My Hunger
» My Inner Life
My hunger for submission is becoming an emotional burden again.
I think about being enslaved when I go to bed. And on arising. And D/s imagery punctuates my day. Even to the degree of making it almost impossible for me to function at work. Quite pointlessly I find myself anxious to hurry back home. It isn’t as if the old shanty offers me any solace.
Typical of many men like myself in these circumstances I feel a strong need to be rendered lowly. I want that loss of self and ego that can be one of the greatest blessings of the submissive nature. I want someone gifted at that psychological magic of making himself or herself infinitely more important than myself. (Not that I’d ever really forget my own merit: I’m not that kind of fool.)

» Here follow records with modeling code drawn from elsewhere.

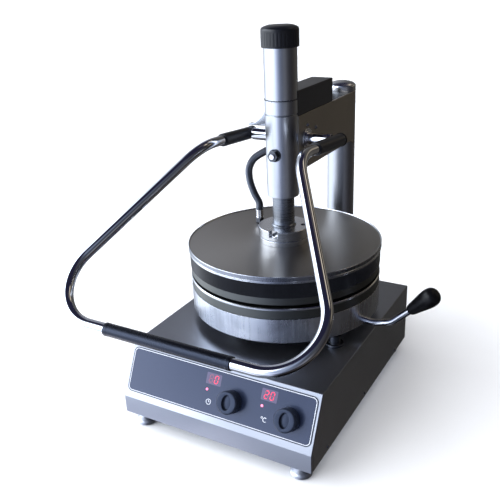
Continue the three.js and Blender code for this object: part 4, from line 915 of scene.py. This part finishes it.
def make_bearings():
    ring = turned([(10, 13), (14, 13), (14, 33.8), (21, 33.8), (21, 37.4, 0.8), (10, 37.4, 0.5)], 0.3, 64)
    sleeve = turned([(10, 37.7), (16.6, 37.7, 0.6), (16.6, 40.7, 0.8), (12.4, 40.7, 0.4), (12.4, 88.7, 0.8),
        (10, 88.7)], 0.3, 64)
    for name, _, turn in SIDES:
        piece(f"bearing_ring_{name}", "frame", ring, turned_steel, SHAFT @ turn, f"bearing_{name}")
        piece(f"collar_ring_{name}", "handle", sleeve, chrome, SHAFT @ turn, f"shaft_collar_{name}")


# Handle.

BAR_RADIUS = 10
CORNER_X, GRIP_Y, GRIP_Z, GRIP_HALF = 311.7, -431.4, 299.2, 127
SOCKET_REACH, SOCKET_RADIUS, SOCKET_BACK = 178.4, 13, -13.6
CORNER_RADIUS, SIDE_RADIUS = 87, 93


def make_handle():
    body = turned([(0, SOCKET_BACK), (SOCKET_RADIUS, SOCKET_BACK), (SOCKET_RADIUS, 104.4, 0.5),
        (12.4, 106, 0.4), (10.2, 106), (10.2, 24), (0, 24)], 0.3, 64)
    cap = turned([(0, -18.4), (12.6, -18.4, 1.2), (13.8, -17.2, 0.6), (13.8, -14.4, 0.6),
        (SOCKET_RADIUS, SOCKET_BACK), (0, SOCKET_BACK)], 0.4, 64)
    for name, side, _ in SIDES:
        spot = shift(side * SOCKET_X, SHAFT_Y, SHAFT_Z) @ tilt(90 - SOCKET_TILT, "X")
        piece(f"socket_{name}", "handle", body, moulded_black, spot, f"handle_socket_{name}")
        piece(f"socket_cap_{name}", "handle", cap, phenolic, spot)
    lean = radians(SOCKET_TILT)
    forward = Vector((0, -cos(lean), sin(lean)))
    root = Vector((SOCKET_X, SHAFT_Y, SHAFT_Z))
    half = [root + forward * 24, root + forward * SOCKET_REACH, Vector((CORNER_X, GRIP_Y, GRIP_Z))]
    mirrored = [Vector((-p.x, p.y, p.z)) for p in reversed(half)]
    radii = [0, SIDE_RADIUS, CORNER_RADIUS, CORNER_RADIUS, SIDE_RADIUS, 0]
    path = softened(half + mirrored, radii, steps=28, closed=False)
    piece("handle_tube", "handle", tube(path, BAR_RADIUS, 32), chrome, HERE, "handle_bar")
    lip, skin, bore, ridge = 11.9, 11.7, 10.1, GRIP_HALF - 7
    sleeve = [(bore, -GRIP_HALF), (lip, -GRIP_HALF, 0.5), (lip, -ridge, 0.2), (skin, 1 - ridge, 0.2),
        (skin, ridge - 1, 0.2), (lip, ridge, 0.2), (lip, GRIP_HALF, 0.5), (bore, GRIP_HALF)]
    spot = shift(0, GRIP_Y, GRIP_Z) @ TO_RIGHT
    piece("grip_sleeve", "handle", turned(sleeve, 0.3, 64), pebbled_rubber, spot, "front_grip")


# Plates.

BAND_RADIUS, COVER_RADIUS = 202, 204
RIM_WALL, WALL_LOW, WALL_TOP = 202.9, 324.4, 331.2
PLATE_STEPS = 192


def make_upper_plate():
    plate = [(0, 272.5), (199.5, 272.5), (201, 274, 0.8), (201, 288.5, 0.4), (0, 288.5)]
    plate = turned(plate, 0.4, PLATE_STEPS)
    piece("upper_plate_casting", "ram", plate, cast_aluminium, HERE, "upper_hot_plate")
    band = [(200.5, 288.8), (BAND_RADIUS, 288.8), (BAND_RADIUS, 319), (200.5, 319)]
    band = turned(band, 0.4, PLATE_STEPS)
    piece("enamel_band", "ram", band, black_enamel, HERE, "upper_band")
    # three rolled beads run round the rim, with a plain wall under the top one
    top = [(COVER_RADIUS, 331.5, 0.8), (COVER_RADIUS, 333.5, 1), (202.2, 333.5, 0.6), (201.4, 331.6, 0.8)]
    beads = [(203.7, 319.3, 0.9), (203.7, 321, 0.9), (RIM_WALL, 321.3, 0.1), (RIM_WALL, 321.7, 0.1),
        (COVER_RADIUS, 322, 0.9), (COVER_RADIUS, 324, 0.9), (RIM_WALL, WALL_LOW, 0.2),
        (RIM_WALL, WALL_TOP, 0.2)]
    inner, bore = COVER_RADIUS - 5, 40.3
    cover = turned([(bore, 327.7), (inner, 329.5), (inner, 319.3)] + beads + top + [(bore, 329.2)], 0.4, 256)
    lid = piece("cover_spinning", "ram", cover, spun_cover, HERE, "upper_cover")
    paint(lid, rolled_rim, lambda c: hypot(c.x, c.y) > 201.8)
    paint(lid, rolled_wall, lambda c: hypot(c.x, c.y) > 202.6 and WALL_LOW + 0.2 < c.z < WALL_TOP - 0.2)


def make_lower_plate():
    shell = turned([(0, 189.7), (199, 189.7), (BAND_RADIUS, 192.7, 2.5), (BAND_RADIUS, 243, 0.5),
        (200, 243), (200, 191.7), (0, 191.7)], 0.5, 256)
    piece("shell_pan", "lower_plate", shell, drawn_shell, HERE, "lower_shell")
    side, lip_low = 201, 262
    plate = turned([(0, 235.3), (195, 235.3), (195, 243.3), (side, 243.3, 0.4), (side, lip_low),
        (BAND_RADIUS, lip_low, 0.3), (BAND_RADIUS, 265, 0.4), (200.5, 266.5, 0.5), (0, 266.5)], 0.4, 256)
    casting = piece("lower_plate_casting", "lower_plate", plate, cast_aluminium, HERE, "lower_hot_plate")
    paint(casting, machined_edge, lambda c: c.z > lip_low - 0.1 and hypot(c.x, c.y) > 200.6)


def make_pivot():
    deck = DECK + SEAT
    post = turned([(0, deck), (18.2, deck), (18.2, deck + 5, 1.4), (12, deck + 5, 1), (12, 189.4),
        (8, 189.4), (8, 211.7, 1), (0, 211.7)], 0.3, 64)
    piece("swing_post", "frame", post, dark_nut, shift(160.5, -104), "pivot_post")


def make_lever():
    swing, rod, root_z = tilt(-11, "Z"), 7, 199.2
    corner, tip = Vector((262, 0, 213)), Vector((352, 0, 302))
    along = (tip - corner).normalized()
    length, bite, widest = 71, 0.55, 18.1
    base = tip - along * length
    path = [(184, 0, root_z), (223, 0, root_z), corner, base + along * length * bite]
    path = softened(path, [0, 60, 55, 0], steps=24, closed=False)
    piece("lever_bar", "lower_plate", tube(path, rod, 32), chrome, swing, "lever_rod")
    # the knob's radius at shares of its length: a slim neck and a swollen end
    swells = [(0, 0.54), (0.04, 0.6), (0.35, 0.8), (0.62, 0.97), (0.74, 1), (0.88, 0.92), (0.96, 0.68),
        (1, 0.32)]
    profile = smooth_line([(widest * swell, length * rise) for rise, swell in swells], 6)
    profile = [(rod + SEAT, 0)] + profile + [(3, length)]
    knob = loft([circle(r, z, 64) for r, z in profile])
    turn = along.to_track_quat("Z", "Y").to_matrix().to_4x4()
    piece("lever_handle", "lower_plate", moved(knob, swing @ Matrix.Translation(base) @ turn), phenolic,
        HERE, "lever_knob")


# Hose and cable gland.

HOSE_FOOT_X, HOSE_Y = -95, 66
HOSE_GLAND_Z, FERRULE_TOP, NUT_TOP = 503, 362, 342.3
HOSE_CREST, RIB_DEPTH, RIB_PITCH, STEPS_PER_RIB = 8.3, 1, 3, 6


def make_hose():
    route = [(-46.5, HOSE_GLAND_Z), (-60.5, HOSE_GLAND_Z), (-84, 492), (-106, 476), (-118, 453),
        (-117, 426), (-107, 398), (HOSE_FOOT_X, 376.3), (HOSE_FOOT_X, 362.3)]
    coarse = smooth_line([(x, HOSE_Y, z) for x, z in route], 24)
    # even steps along the line, so that the ribs keep their pitch
    places = [0]
    for a, b in zip(coarse, coarse[1:]):
        places.append(places[-1] + (b - a).length)
    length = places[-1]
    ribs = round(length / RIB_PITCH)
    count = ribs * STEPS_PER_RIB
    path, j = [], 0
    for i in range(count + 1):
        want = length * i / count
        while j < len(places) - 2 and places[j + 1] < want:
            j += 1
        share = (want - places[j]) / max(1e-9, places[j + 1] - places[j])
        path.append(coarse[j].lerp(coarse[j + 1], min(1, share)))

    def ribbed(along):
        wave = 0.5 + 0.5 * cos(2 * pi * along / (length / ribs))
        return HOSE_CREST - RIB_DEPTH * wave ** 1.5

    hose = piece("hose_turns", None, tube(path, ribbed, 24), conduit_metal, HERE, sharp=60)
    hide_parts("flex_hose")
    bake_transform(hose)
    gland = turned([(4.6, -9), (7, -9), (7, SEAT), (10, SEAT, 0.6), (10, 8), (8.6, 12.7, 1), (4.6, 12.7)],
        0.3, 48)
    piece("hose_gland_ring", "frame", gland, zinc, shift(-CHEEK_OUT, HOSE_Y, HOSE_GLAND_Z) @ TO_LEFT,
        "hose_gland")
    nut = slab(softened(hexagon(17), 1.2, steps=3), NUT_TOP - 11, NUT_TOP, 1)
    piece("hose_nut_hex", "ram", nut, dark_nut, shift(HOSE_FOOT_X, HOSE_Y), "hose_nut")
    low, bore, bead, waist = NUT_TOP + SEAT, 5, 8.8, 8.2
    ferrule = turned([(bore, low), (bead, low, 0.6), (bead, 345), (waist, 345.6), (waist, 359.5),
        (bead, 360), (bead, FERRULE_TOP, 0.8), (bore, FERRULE_TOP)], 0.3, 48)
    piece("hose_ferrule_ring", "ram", ferrule, chrome, shift(HOSE_FOOT_X, HOSE_Y), "hose_ferrule")


def make_gland():
    nut = slab(softened(hexagon(26), 2, steps=3), SEAT, 9 + SEAT, 1)
    dome = turned([(4.5, 9), (10.5, 9), (10.5, 16, 2), (7.4, 23, 2.5), (4.5, 23)], 0.3, 48)
    spot = shift(-120, REAR, 66) @ TO_REAR
    piece("gland_nut", "frame", nut, moulded_black, spot, "cable_gland")
    piece("gland_dome", "frame", dome, moulded_black, spot)


make_case()
make_feet()
make_panel()
make_knob("timer", KNOB_X)
make_knob("heat", KNOB_X + SPACING)
make_column()
make_arm()
make_stop()
make_tubes()
make_cap()
make_ram()
make_spring()
make_guide_screw()
make_bearings()
make_handle()
make_upper_plate()
make_lower_plate()
make_pivot()
make_lever()
make_hose()
make_gland()

# Nodes of the frame that keep their own shape get the finish of the real piece.
KEPT = {
    zinc: "base_pan timer_control heat_control spring_nut",
    board_resin: "control_board",
    blasted_steel: "arm_web",
    rod_steel: "pinion_shaft",
    conduit_metal: "upper_heater lower_heater",
    glide_plastic: "glide_pad_1 glide_pad_2",
}
for finish, names in KEPT.items():
    for name in names.split():
        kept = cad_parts[name].data
        kept.materials.clear()
        kept.materials.append(finish)
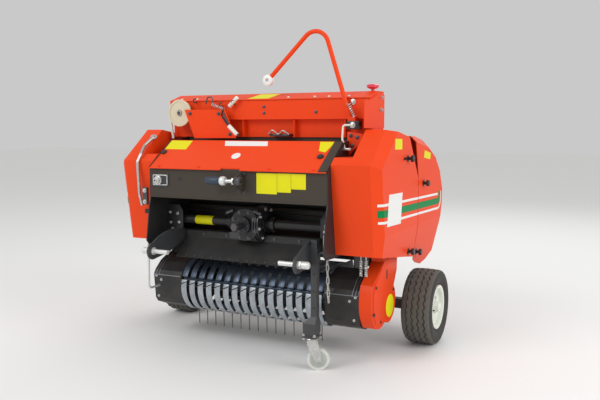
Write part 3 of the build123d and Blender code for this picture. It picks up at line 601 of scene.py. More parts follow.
@dataclass
class Decals(Dress):
    """Stripes and blank stickers on the outer faces of the side covers."""

    face_x: float = 734
    seam_front: float = 131.5
    seam_rear: float = 138.5
    start_y: float = -388
    start_z: float = 747
    edge_slant: float = -0.147
    chamfer: float = 22
    end_y: float = 505
    curl_y: float = 556
    curl_top: float = 782
    curl_radius: float = 45
    least_curl: float = 4
    line_gap: float = 16
    slope: float = -0.021
    green: Flat = (730, 764)
    upper_white: Flat = (781, 793)
    lower_white: Flat = (700, 712)

    def film(self, name: str, side: Side, outline: Sequence[Flat], finish: Finish,
             body: str = "frame", layers: int = 1) -> None:
        """Lay one thin film on a cover's outer face."""
        low, high = sorted(side.value * (self.face_x + reach * layers) for reach in (-FILM, FILM))
        finish.fit(prism(f"{name}_{side}", outline, Facing.X, low, high), body)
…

And I want pain. Hurt that challenges. The kind of pain you ride like a wild stallion. You grit your teeth and hold on. That isn’t quite right because you ride with it. (Masochism is so damned oxymoronic.) Eventually there’s a quantum transition. You become transparent. Conventional distinctions between pain, pleasure, endurance, surrender - all these things fall away.
And some person who will enjoy with benign selfishness exacting, extracting all that from me.
Really the question will ultimately be: what will I settle for.


Comments
Yeah I know.
Let me guess. You spent hours on either craigslist or one of the many other sites hoping you’d find her? Then you went to bed frustrated and dying for a beating? Yup Been there Often
Posted by: axe | March 10, 2008 8:30 PM
I hope someone tells me I’ve done that for them,someday.
Posted by: AlmostMagic | March 17, 2008 11:57 PM
You will: part of the problem is in finding a responsive partner.
Posted by: Richard | March 18, 2008 3:13 PM
Much of what you wrote resonates with me, esp. the pain-sensation part and that magical threshold. The lowliness part for me is that it gives me a window through which I can speak my desire for some one I don’t feel I deserve. I can’t do that with sweet loving feelings, though they are there in the background. It’s only when I become smaller and totally yielding that I can speak of love and desire and feel genuine about it. - And of course, my wife cannot comprehend this. It’s painful everyday.